Astrantias as a dry Flower
Astrantias dry very well! Maintaining their shape and colour. Cut the flowers in summer then hang them to dry in a warm, dry environment out of direct sunlight
Planting Ideas For Astrantia
Astrantia are a fabulous choice for mixing with large ornamental grasses in a perennial border, you could even pair their muted tones with showier plants such as Peonies, Hydrangeas, Roses, Lilies, Delphiniums, Dahlias and Hollyhocks
8 Beautiful Astrantia Varieties to try
- Astrantia ‘Bloody Mary’ – Dark green leaves and dark red flowers with a silvery green centre.
- Astrantia ‘Claret’ – Deep Red Pincushion like flowers
- Astrantia major ‘Alba’ – White Blooms with dark Green foliage
- Astrantia ‘Star of Fire’ – Deep red bracts tipped with black with green leaves edged in pink and black.
- Astrantia ‘Madeleine-van-Bennekom’ – Green-tipped white flowers
- Astrantia ‘Buckland’ – Green and pink flowers on wiry stems
- Astrantia major ‘Burgundy Manor’ – ruby-red pincushion flowers
- Astrantia major ‘Rose symphony’ – A symphony of red and pink shades!
How To Grow Astrantia Major
There are 3 ways to get started on your Astrantia Journey…

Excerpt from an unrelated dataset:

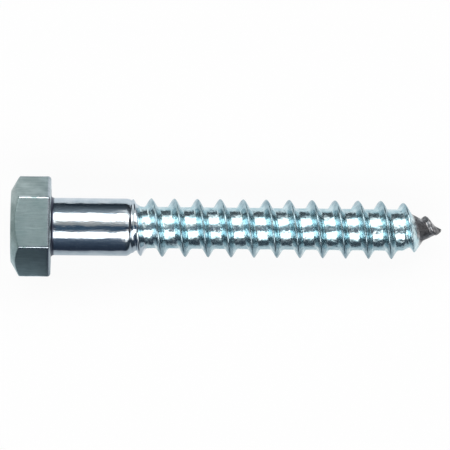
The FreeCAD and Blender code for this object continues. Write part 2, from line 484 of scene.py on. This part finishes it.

How To Grow Astrantia From Seed
*Astrantia seeds need to be cold stratified in order to germinate and break their dormancy. To do this simply place the seeds on a damp piece of kitchen roll, pop in a polythene bag and store in the fridge for 3-5 weeks before sowing
Sow indoors – January to March
- Sow Seeds thinly in pots, trays or modules of compost, cover with a light sprinkling of compost
- Cover with a propagator lid, cellophane bag or cling film
- Germination can take 21-30 days and can be slow and erratic
- When large enough to handle, prick out and pot on into larger pots
- Plant Out once all chances of frost has passed * Be sure to harden off indoor raised seedlings first
What Does Hardening Off Mean?
Plants raised indoors or in a greenhouse environment, need to be acclimatised to cooler temperatures and increased air movement for about two to three weeks before they are planted outdoors permanently. This is a ‘toughening up’ practice to prepare the plants for their new environment.
How to Harden Off
Place your plants out for a couple of hours in a shady part of the garden. The next day, leave them out again for two hours, but this time allow the plants an hour of direct sunshine in the morning. Gradually continue to increase the length of time the plants are in direct sunshine over the course of roughly two weeks.
Sow Outside August-September
- Sow thinly in small pots of compost, cover with a light sprinkling of compost and place outside
- Once seedlings emerge, prick out and pot on into larger pots
- Plant in their final spot the following spring
Propagating Astrantia Through Division
Astrantias are best divided in spring. To do this, simply lift the plant with a garden fork and pull the plant apart, dividing and separating the root structure. Replant straight away or pot the divisions on into pots.
Where To Plant Astrantia
Astrantia like a moist but well-drained soil in a part shade or light sun spot. Perfect for Formal, Informal, Cottage gardens and Wild garden settings. Happy to grow in pots or in the ground.
Astrantia Water Requirements
Water Regularly, more so during periods of drought
Be sure to keep on top of the deadheading! Remove spent flowers to encourage a second flush of blooms!
Common Astrantia Problems
For the most part Astrantias are trouble-free plants and rarely do they attract pests like snails or slugs either. However, Astrantia can be susceptible to powdery mildew-To remedy this, cut back the affected leaves in Autumn and burn the leaves (do not compost). For some added assurance add a layer of mulch to the soil to prevent the emergence of any fungal spores the following spring.